2 Which incidentally, is PURELY TRUE for us guys. Women usually have a lot of fine print included in that statement. Like “…as long as we’re together… and this and that and this and that.”
3 With the exception of wife beaters, etc. etc.
4 Again, there are exceptions… but those aren’t fun to talk about are they?
5 “Crazy” is a much more fitting adjective

4 Replies to “Mapatulan nga…”

  1. papatulan rin kita… hehehe…

    i’m reposting my reply to your comment to my entry here which i previously posted on my blog.

    but before i do, let me address some of the things you pointed out here.

    the sample scenario you mentioned is practically descriptive of my relationship with my ex. and i loved it. well, i loved it until… well, you know until when… haha. (i guess i really can be like a guy sometimes. shet. haha) he’d stay at my place from saturday night to tuesday early morning and we’d just stay home. we’d rent/buy dvds, eat, cook, eat, watch tv, eat, do our laundry, eat, yadayada… but of course sometimes the eating in was replaced with….ummm…. eating out… anyway, so, yes, there are girls who appreciate that set-up.

    in my honest opinion, some of your “we, men are….” statements (in this post or otherwise) are hasty generalizations. i know some men who do not think the way you do.

    and that part about… sex 24/7… %$#&’@+@+&%$#”!!&’?

    now on to my reply to your comment on my blog…

    sweetie, i know you don’t ask for OUR time and OUR money.

    (although, you know i’m not the conventional type who asks a guy to pay for all our dates and wants to ALWAYS be together. i want me and my man to be together when we want to be together and apart when we want to be apart. so my comments are really…. ummm…what men and women disagree about IN GENERAL and pertaining to stereotypes)

    but we COMPETE nga with the time you want to spend with your hobbies (eg. computer games, gimik with barkada, amime [para maka-relate ka. hehe] instead of being with us and we COMPETE with your mga luho, extravagances you want for yourself.

    you may not ask for OUR time and money but you ask us to NOT ASK for your time (and reasonable shelling out of moolah). so you’re not only “evil”, you guys are also SELFISH. hahahaha.

    anyway, ang point ko lang dito is, if you think we’re really that bad because of our demands, think of what you demand from us rin.

    in other words, mahirap rin kayong alagaan (not i-baby or i-spoil… but more maybe… to please or to keep you happy…) thus the meaning of the term, high-maintenance. 😉

    anyways, i never had this problem with jun, though, coz he was the one who was asking for more time to spend with me. i was the one who wanted to be more ….. umm… free. ewan ko ba. kung ano yung gusto mo hindi mo makuha. kung ano yung ayaw mo, yun ang nakukuha mo. ewan. si god talaga. hahahaha.

  2. I totally agree with your last paragraph but I have to disagree with the “ask us NOT ASK for your time” bit.

    Aside from the fact that I’ve REALLY been guilty of that, The REAL reason why you women THINK that is because we can simply “tune-out” when you go into that mode… so in that sense, we aren’t asking you to do anything, we simply have our way of handling it.

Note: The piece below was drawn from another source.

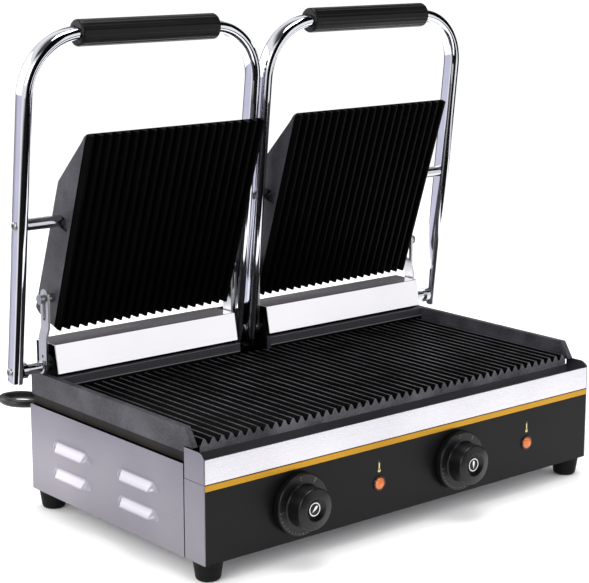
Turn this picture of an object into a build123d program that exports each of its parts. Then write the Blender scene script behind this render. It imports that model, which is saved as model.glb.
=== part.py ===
"""Double contact grill with two counterbalanced lids, modelled with the lids open.

Units are millimetres. +X is the user's right, +Y is towards the back, +Z is up. The origin is on the
table, midway between the two sides and midway between the knobs and the back of the raised lids.
Each lid is modelled level, pointing at the user, and then swung up about the hinge to its open rest.
"""
from build123d import *
from math import acos, asin, atan2, ceil, cos, degrees, pi, radians, sin, sqrt, tan
import os

os.makedirs("parts", exist_ok=True)

# Body of folded sheet
body_width = 480
body_depth = 272
side_height = 83.5
front_height = 71
front_return = 27.8
front_setback = 129.5
sheet = 1.0
panel_fit = 0.1
seam = 1.2
flange = 10
foot_height = 18
foot_top_radius = 13.5
foot_tip_radius = 11
foot_inset = 14
foot_edge_round = 3.2

# Control panel
fascia_thickness = 1.0
stripe_height = 5.6
stripe_drop = 0.4
knob_xs = {"left": -138.5, "right": 56}
knob_height = 34.3
lamp_xs = [-42, 152.7]
lamp_height = 31.3
knob_skirt_radius = 28
knob_skirt_height = 7.5
knob_skirt_edge = 0.7
knob_cap_radius = 19
knob_depth = 25.8
knob_dish_radius = 10.5
knob_dish_depth = 3.1
knob_face_slope = 1.3
knob_gap = 0.8
knob_disc_radius = 6.3
knob_disc_thickness = 0.6
knob_shaft_radius = 3
thermostat_size = (34, 24, 30)
lamp_radius = 6
lens_radius = 5.4
lens_bulge = 3.2
bezel_rim = 1.0
bezel_thickness = 1.4
lamp_body_length = 18

# Side louvres
louvre_length = 63
louvre_height = 10.5
louvre_depth = 5
louvre_from_front = [97, 203]
louvre_sills = [22, 47]

# Cast lower plate
plate_inset = 2
wall_thickness = 6
wall_slope_run = 10.2
wall_above_body = 31.5
rib_top_above_body = 20.5
rib_height = 5
rib_pitch = 9.75
rib_root = 7.6
rib_tip = 2.2
web_thickness = 6
lip_setback = 20
rear_wall_from_rear = 41
skirt_inset = 4
skirt_thickness = 5
tray_pocket = 30
element_inset = 42
element_from_middle = 40
element_from_lip = 61
element_from_wall = 10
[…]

But of course, you people even make THAT an issue and add INSENSITIVE JERK to the the list of adjectives. So we are FORCED to tell you that it would be better if you NOT ASK us gets?

    Chicken and egg ba? Maybe. But if I were to call it as it is, I know that the issue was started by the women in almost all cases, so it’s unfair to call us evil/selfish/insensitive, when the reason you call us such incidentally was started by your kind’s “selfishness” for lack of a better term. Restated: it’s like calling us out for a foul when we deal with your mistakes the wrong way… when there shouldn’t be one to begin with.

    About the generalizations, I agree, though I will save my final “generalization” until I actually gather info from different women and their problems with men. But so far, most people I know seem to have the same dynamics (myself included) which lead me to such a claim.

    And I don’t know if you realized, but you yourself just proved majority of my claims even in your “exception” of a relationship by saying that you were the “guy” that setup (though you convieniently did not mention that in your comment, but we know what you say in person)… hence you KNOW deep down that it’s a guy mentality. Did that make YOU evil/selfish in your relationship? Not at all 🙂 and neither should we, or anyone be.

  3. correct.

    i guess at the end of the day it’s just a matter of finding the right person who will share the same things that you like and who will be in a relationship that would allow you to be comfortable by just being you…and hopefully you both like each other in the same way… or in my case, you like each other in that way at all. hahahaha. because sometimes two people seem perfect for each other but neither of them can find it in their hearts to be in that zone. tama na nga. ginawa ko nang sariling blog ko to. hahaha.

  4. Amen. Wow! Did we actually agree on something? One of those rare moments I guess.

    Let’s just hope and pray the “right” person comes our way… or better yet, a TON of right people, then we could just choose hahahaha.